I think it would be neat to develop a board in the same spirit as the NESRGB board - something for ~$100 that people who are really into their Neo-Geo MVS or AES systems could install in their board with some precise soldering, and enjoy a video output superior to current solutions. There are 22 lines that need to be soldered for it to work. It's not that bad, fortunately everything is pretty clearly laid out on the system. I haven't an AES so I have not tested there, but I do not see why it would not work.
I don't really know what is needed to go from the FPGA dev board to a proper separate board, though. If anyone is more experienced with this and has some pointers / recommendations, that would be appreciated.

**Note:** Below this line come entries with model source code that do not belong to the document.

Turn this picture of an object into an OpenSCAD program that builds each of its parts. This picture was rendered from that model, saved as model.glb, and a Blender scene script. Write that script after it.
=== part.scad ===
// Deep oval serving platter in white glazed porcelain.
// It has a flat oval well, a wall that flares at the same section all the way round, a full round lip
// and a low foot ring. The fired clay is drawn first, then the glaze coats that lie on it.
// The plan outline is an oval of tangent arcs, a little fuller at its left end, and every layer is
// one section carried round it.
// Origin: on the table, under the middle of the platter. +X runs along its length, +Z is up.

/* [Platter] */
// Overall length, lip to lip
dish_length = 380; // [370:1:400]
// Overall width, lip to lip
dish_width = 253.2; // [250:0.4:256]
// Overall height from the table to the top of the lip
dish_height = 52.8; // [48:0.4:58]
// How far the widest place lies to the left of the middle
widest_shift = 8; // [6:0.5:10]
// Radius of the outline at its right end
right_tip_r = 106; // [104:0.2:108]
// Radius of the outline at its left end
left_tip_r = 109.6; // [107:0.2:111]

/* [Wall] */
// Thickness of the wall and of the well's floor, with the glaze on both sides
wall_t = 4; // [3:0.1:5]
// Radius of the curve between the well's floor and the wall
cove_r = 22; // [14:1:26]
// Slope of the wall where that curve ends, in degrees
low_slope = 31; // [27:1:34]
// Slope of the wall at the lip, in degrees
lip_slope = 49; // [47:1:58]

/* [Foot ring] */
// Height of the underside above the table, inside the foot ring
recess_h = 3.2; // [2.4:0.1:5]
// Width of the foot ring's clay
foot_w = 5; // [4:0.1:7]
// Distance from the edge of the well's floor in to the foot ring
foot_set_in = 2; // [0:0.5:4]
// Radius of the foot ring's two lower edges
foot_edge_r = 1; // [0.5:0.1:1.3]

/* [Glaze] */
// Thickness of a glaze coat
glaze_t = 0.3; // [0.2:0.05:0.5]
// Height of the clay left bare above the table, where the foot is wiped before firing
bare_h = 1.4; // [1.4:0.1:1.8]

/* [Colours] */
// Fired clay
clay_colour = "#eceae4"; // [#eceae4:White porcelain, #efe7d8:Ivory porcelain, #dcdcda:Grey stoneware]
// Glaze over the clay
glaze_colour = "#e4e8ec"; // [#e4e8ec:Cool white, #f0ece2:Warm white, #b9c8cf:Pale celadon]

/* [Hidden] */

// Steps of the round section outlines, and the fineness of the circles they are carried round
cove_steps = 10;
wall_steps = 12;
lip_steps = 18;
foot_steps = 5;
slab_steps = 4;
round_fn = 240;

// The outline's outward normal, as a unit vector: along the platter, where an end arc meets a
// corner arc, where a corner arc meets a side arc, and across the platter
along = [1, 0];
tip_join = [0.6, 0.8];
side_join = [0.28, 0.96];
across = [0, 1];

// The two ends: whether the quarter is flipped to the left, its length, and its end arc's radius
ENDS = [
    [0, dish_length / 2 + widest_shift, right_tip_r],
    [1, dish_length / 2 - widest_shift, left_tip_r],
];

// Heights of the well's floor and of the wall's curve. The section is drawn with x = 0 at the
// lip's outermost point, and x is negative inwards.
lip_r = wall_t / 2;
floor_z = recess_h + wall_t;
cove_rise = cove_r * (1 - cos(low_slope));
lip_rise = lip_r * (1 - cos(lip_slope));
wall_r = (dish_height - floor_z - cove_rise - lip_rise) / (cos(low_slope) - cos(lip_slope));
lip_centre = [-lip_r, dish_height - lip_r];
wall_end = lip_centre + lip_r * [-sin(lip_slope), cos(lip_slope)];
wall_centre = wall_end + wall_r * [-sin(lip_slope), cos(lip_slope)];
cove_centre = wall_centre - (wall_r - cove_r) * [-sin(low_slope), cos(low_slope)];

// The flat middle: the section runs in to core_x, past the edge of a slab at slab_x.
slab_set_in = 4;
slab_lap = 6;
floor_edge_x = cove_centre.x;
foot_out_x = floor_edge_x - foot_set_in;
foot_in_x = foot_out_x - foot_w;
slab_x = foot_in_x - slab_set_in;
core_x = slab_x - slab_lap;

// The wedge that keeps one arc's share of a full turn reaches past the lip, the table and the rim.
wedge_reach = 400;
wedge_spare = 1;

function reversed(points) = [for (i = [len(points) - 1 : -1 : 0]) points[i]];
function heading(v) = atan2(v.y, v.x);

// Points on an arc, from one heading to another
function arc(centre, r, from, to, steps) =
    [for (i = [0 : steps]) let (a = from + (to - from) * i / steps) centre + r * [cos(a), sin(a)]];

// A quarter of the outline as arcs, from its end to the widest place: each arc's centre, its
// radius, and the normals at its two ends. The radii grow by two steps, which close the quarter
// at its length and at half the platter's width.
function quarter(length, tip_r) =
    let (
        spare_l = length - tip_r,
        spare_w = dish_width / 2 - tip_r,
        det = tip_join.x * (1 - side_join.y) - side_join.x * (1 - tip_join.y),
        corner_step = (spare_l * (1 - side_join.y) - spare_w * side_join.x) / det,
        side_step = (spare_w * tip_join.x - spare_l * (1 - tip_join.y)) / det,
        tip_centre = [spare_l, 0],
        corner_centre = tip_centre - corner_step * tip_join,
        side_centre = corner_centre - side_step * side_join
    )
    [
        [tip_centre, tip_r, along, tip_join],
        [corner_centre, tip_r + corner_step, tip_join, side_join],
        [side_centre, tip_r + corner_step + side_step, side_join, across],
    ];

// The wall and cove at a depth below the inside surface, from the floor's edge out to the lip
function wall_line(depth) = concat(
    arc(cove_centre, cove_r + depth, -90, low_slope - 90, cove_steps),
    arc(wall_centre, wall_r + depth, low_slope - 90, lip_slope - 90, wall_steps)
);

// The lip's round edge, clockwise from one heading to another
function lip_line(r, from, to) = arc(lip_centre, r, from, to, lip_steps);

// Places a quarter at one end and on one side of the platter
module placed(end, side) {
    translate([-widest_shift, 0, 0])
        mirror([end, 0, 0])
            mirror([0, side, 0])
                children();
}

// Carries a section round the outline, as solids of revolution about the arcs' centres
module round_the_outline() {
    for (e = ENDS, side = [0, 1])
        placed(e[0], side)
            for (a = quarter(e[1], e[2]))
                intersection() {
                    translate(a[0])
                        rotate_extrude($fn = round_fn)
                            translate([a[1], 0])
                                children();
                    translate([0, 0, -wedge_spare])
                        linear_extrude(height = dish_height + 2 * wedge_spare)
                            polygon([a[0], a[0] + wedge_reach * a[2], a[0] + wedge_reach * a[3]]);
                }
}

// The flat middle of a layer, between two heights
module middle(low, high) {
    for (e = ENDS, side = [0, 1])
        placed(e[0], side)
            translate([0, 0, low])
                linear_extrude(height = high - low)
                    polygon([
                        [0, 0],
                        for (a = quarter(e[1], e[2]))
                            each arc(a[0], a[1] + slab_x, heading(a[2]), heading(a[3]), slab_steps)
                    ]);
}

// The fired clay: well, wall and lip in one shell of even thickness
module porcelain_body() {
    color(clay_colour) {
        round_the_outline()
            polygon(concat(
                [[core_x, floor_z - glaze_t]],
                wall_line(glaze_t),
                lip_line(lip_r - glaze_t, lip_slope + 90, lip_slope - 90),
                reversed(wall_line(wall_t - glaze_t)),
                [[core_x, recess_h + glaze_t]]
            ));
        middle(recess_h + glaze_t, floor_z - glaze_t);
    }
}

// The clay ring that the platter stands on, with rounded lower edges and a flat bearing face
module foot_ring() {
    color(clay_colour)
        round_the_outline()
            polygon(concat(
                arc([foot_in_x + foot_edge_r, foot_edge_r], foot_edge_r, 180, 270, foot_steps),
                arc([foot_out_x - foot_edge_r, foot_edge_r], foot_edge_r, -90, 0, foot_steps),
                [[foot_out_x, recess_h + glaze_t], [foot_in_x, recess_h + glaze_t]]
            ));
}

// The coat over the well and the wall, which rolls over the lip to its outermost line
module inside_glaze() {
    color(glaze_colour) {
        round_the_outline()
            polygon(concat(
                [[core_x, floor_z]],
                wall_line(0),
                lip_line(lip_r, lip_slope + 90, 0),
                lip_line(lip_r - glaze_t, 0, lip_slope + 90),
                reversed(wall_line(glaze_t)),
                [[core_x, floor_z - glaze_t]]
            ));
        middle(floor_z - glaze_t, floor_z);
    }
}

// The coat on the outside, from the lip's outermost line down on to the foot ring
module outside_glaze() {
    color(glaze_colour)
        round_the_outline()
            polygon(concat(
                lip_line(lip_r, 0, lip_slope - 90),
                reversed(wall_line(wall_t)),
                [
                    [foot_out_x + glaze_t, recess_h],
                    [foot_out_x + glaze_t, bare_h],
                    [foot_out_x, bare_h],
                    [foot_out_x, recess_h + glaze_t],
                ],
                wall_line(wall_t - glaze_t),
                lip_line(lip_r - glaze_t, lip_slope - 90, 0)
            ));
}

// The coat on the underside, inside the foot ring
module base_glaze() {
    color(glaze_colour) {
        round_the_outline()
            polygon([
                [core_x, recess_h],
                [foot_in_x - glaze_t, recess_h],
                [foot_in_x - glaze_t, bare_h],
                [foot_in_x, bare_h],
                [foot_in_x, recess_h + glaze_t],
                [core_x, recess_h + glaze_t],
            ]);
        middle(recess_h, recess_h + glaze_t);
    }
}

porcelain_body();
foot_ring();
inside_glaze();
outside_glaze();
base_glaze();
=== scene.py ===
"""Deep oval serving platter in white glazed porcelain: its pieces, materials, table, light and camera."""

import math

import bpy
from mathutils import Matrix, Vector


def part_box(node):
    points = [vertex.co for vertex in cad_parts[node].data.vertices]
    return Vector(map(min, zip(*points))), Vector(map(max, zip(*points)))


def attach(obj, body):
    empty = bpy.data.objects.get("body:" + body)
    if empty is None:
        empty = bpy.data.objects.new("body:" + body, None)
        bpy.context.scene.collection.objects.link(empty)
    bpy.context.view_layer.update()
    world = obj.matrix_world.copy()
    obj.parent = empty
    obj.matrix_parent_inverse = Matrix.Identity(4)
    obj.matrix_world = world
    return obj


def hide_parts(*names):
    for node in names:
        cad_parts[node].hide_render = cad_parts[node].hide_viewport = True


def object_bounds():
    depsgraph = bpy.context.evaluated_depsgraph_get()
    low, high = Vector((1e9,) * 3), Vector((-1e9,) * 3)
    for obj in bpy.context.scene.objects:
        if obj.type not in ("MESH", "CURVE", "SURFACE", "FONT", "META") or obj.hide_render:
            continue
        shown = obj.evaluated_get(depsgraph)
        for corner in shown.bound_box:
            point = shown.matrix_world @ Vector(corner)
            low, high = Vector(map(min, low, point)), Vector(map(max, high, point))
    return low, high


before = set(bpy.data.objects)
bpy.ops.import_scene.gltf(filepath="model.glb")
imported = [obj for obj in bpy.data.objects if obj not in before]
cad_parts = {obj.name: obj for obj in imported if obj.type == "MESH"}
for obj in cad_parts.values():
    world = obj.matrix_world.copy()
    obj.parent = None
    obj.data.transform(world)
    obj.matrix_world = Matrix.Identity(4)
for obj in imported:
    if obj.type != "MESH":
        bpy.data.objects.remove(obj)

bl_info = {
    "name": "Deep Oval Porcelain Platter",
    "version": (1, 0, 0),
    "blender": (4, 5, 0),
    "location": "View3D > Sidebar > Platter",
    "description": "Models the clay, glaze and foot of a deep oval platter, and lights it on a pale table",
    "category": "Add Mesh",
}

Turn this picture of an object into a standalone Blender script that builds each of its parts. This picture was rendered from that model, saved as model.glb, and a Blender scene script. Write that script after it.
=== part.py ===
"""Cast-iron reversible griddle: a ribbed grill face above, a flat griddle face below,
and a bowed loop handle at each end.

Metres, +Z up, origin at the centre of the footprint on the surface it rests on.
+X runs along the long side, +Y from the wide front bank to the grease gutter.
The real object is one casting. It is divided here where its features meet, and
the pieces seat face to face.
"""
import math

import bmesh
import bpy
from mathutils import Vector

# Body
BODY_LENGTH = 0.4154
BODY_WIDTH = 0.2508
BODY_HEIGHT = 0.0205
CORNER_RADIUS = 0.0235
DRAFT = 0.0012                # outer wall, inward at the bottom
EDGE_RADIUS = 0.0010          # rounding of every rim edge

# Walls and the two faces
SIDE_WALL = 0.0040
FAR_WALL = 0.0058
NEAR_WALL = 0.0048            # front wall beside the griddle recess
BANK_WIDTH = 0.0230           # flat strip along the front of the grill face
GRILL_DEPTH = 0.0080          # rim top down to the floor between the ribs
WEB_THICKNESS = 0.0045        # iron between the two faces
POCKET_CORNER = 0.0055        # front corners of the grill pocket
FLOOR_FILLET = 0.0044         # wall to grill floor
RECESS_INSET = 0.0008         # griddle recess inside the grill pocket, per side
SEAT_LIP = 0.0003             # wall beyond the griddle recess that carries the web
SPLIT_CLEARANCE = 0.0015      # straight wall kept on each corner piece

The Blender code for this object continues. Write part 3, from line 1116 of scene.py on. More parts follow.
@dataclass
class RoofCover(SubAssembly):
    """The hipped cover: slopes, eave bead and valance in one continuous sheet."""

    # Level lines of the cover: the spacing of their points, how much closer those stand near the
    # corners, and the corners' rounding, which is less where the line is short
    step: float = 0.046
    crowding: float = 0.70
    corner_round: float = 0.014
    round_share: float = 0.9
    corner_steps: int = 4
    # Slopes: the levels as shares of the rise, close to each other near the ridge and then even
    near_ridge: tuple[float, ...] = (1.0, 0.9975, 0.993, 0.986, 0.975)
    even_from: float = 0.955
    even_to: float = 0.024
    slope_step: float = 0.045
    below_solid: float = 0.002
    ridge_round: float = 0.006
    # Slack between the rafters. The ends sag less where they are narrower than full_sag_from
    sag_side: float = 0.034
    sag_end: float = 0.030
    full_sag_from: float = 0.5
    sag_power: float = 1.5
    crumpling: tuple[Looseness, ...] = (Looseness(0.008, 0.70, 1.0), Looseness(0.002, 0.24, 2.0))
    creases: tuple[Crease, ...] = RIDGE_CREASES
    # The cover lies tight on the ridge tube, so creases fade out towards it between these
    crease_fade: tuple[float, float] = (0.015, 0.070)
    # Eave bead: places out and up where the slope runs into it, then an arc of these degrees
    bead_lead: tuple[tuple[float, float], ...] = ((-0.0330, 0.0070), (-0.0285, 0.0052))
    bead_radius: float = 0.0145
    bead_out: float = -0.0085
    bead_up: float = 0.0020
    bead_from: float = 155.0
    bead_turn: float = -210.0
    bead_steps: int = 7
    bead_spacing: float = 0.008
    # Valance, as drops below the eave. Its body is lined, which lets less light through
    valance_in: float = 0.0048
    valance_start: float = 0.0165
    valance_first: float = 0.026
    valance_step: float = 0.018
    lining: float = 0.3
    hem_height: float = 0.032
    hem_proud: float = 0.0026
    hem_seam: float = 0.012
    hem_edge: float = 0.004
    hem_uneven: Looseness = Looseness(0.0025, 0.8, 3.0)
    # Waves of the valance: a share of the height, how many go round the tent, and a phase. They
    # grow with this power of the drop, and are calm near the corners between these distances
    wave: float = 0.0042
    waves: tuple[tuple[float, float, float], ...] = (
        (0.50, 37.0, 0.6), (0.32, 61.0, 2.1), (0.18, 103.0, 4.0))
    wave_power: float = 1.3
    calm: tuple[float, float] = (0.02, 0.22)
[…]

It doesn't use a lot of the FPGA's resources, so a smaller and cheaper one could be used. Certainly it will be many times cheaper than an XRGB system if finished. Some will cry out, "the GBS8200 works fine!" but I think if anyone is actually happy with a GBS8200 then they don't care much for video quality in the first place or don't want anything more expensive. I'd like for this to be $100 or lower. I'm using a Virtex-II Pro, which was new in 2003. Surely there are many old-stock or bare ones lying about, so this shouldn't have to be too expensive if a board was really produced.